Then we went to the secret thrift spot Hesse told us about...New Life. Which ended up being Beverly's secret spot that she wouldn't tell us about and had cleaned out the day before. We still managed to find some good finds including this floral on floral number. I also really enjoyed seeing Don Knotts in there. Gotta love Mr. Limpet.
On our drive out Kat made us get off the highway for something we weren't sure about but once we arrived at the destination we knew she had stumbled upon something fantastic. STONER DRUG! I mean what little cutie this place is in the middle of Iowa, on top of the fact that the name is amazing. They sell shirts in there but we got a cute pill box from the lady behind the counter. We also got a grilled cheese sammy and soda pop. Drove into KC and went straight to Oklahoma Joes, the tastiest little bbq spot on earth. We got there in time tho cuz the line was out the door when we left. Also noted...restaurant inside a gas station. Amazing.
I just want to pay tribute to Kevin for a minute. Check out these fun photos from the Sheraton Suites in KC. A. That back seat is pretty sweet. It's like a living room right in your car. B. Can we have anymore shit in our car? When we pull up to hotels we're unloading a month's worth of clothes now.

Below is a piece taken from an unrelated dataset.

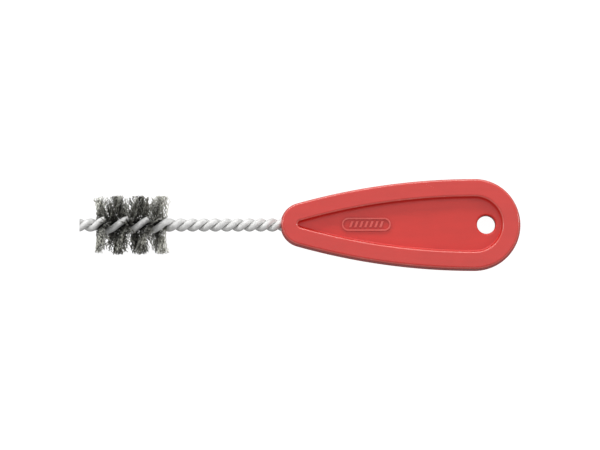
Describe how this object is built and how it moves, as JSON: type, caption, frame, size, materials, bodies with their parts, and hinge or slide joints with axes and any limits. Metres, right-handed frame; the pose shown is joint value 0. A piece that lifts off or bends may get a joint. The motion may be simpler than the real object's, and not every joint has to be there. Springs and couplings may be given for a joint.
{
  "type": "wire brush",
  "caption": "Hand-held twisted-wire brush for cleaning inside pipe fittings, with a short cylindrical bristle head and a flat teardrop handle with a hanging hole.",
  "frame": {"origin": "centre of the hanging hole, at half the handle's thickness", "axes": "+X along the stem's axis, from the brush towards the handle's round end; +Z along the hanging hole, out of the face that carries the blank badge; +Y to complete a right-handed frame"},
  "size_m": [0.1675, 0.035, 0.022],
  "materials": {
    "handle_plastic": "moulded red plastic, satin to glossy",
    "stem_steel": "pale galvanised drawn wire",
    "bristle_steel": "dull grey crimped steel wire"
  },
  "bodies": {
    "root": {"handle": "handle_plastic", "stem_wire": "stem_steel", "bristle_row_01": "bristle_steel", "bristle_row_02": "bristle_steel", "bristle_row_03": "bristle_steel", "bristle_row_04": "bristle_steel", "bristle_row_05": "bristle_steel", "bristle_row_06": "bristle_steel", "bristle_row_07": "bristle_steel", "bristle_row_08": "bristle_steel", "bristle_row_09": "bristle_steel", "bristle_row_10": "bristle_steel", "bristle_row_11": "bristle_steel", "bristle_row_12": "bristle_steel", "bristle_row_13": "bristle_steel", "bristle_row_14": "bristle_steel", "bristle_row_15": "bristle_steel", "bristle_row_16": "bristle_steel", "bristle_row_17": "bristle_steel", "bristle_row_18": "bristle_steel", "bristle_row_19": "bristle_steel", "bristle_row_20": "bristle_steel", "bristle_row_21": "bristle_steel", "bristle_row_22": "bristle_steel", "bristle_row_23": "bristle_steel", "bristle_row_24": "bristle_steel", "bristle_row_25": "bristle_steel"}
  },
  "joints": []
}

We were all kinda pooped after our last few days so we decided to hang out at the hotel this evening. Kinda wish we could be seeing KC and kinda excited to just hang out and chill. We started going through our thrift purchases and admiring how AWESOME they were and created a few outfits. We decided to hit the ice cream parlor and take a walk. Kat and I had matching tops on and yes, we actually walked around in these. I felt like a chola britney spears. I think people were confused. Murray's was delightful. On our walk back we stopped by to say hi to some firemen. They seemed very bored and happy to see us. We took a few photos with them. Right when we left them, the second after we said bye, the alarm went off and we got to see our boys (Joe, Paul, and Dustin) climb into their clothes and drive off into the night to save some asshole. One would think this would be the end of the night but no...here's when it gets weird. And here's where i have to wonder who is the master of puppets in this vacation? Who is making this the weirdest trip i've ever had? So we are in the elevator, stops at the wrong floor, i get out on accident. What do i see? A big black dude in a doo rag hiding behind the curtain staring out like a lost puppy. WTF. He comes into the elevator with us and we get to see his full ensemble. Black cut off top, some mesh happening, a huuuuuge package, chains hanging off his doo rag, and a laundry bag with a CD inside of it. HOLY SHIT. Work was starting for this lovely stripper. He did not seem excited and definitely didn't want anyone, most importantly a dude, see him. But thankfully it was us and we rolled with it. But seriously.....WHAT THE FUCK. I laughed so hard i knocked Kat's ice cream spoon out of the cup and splooged all over myself. Comes full circle.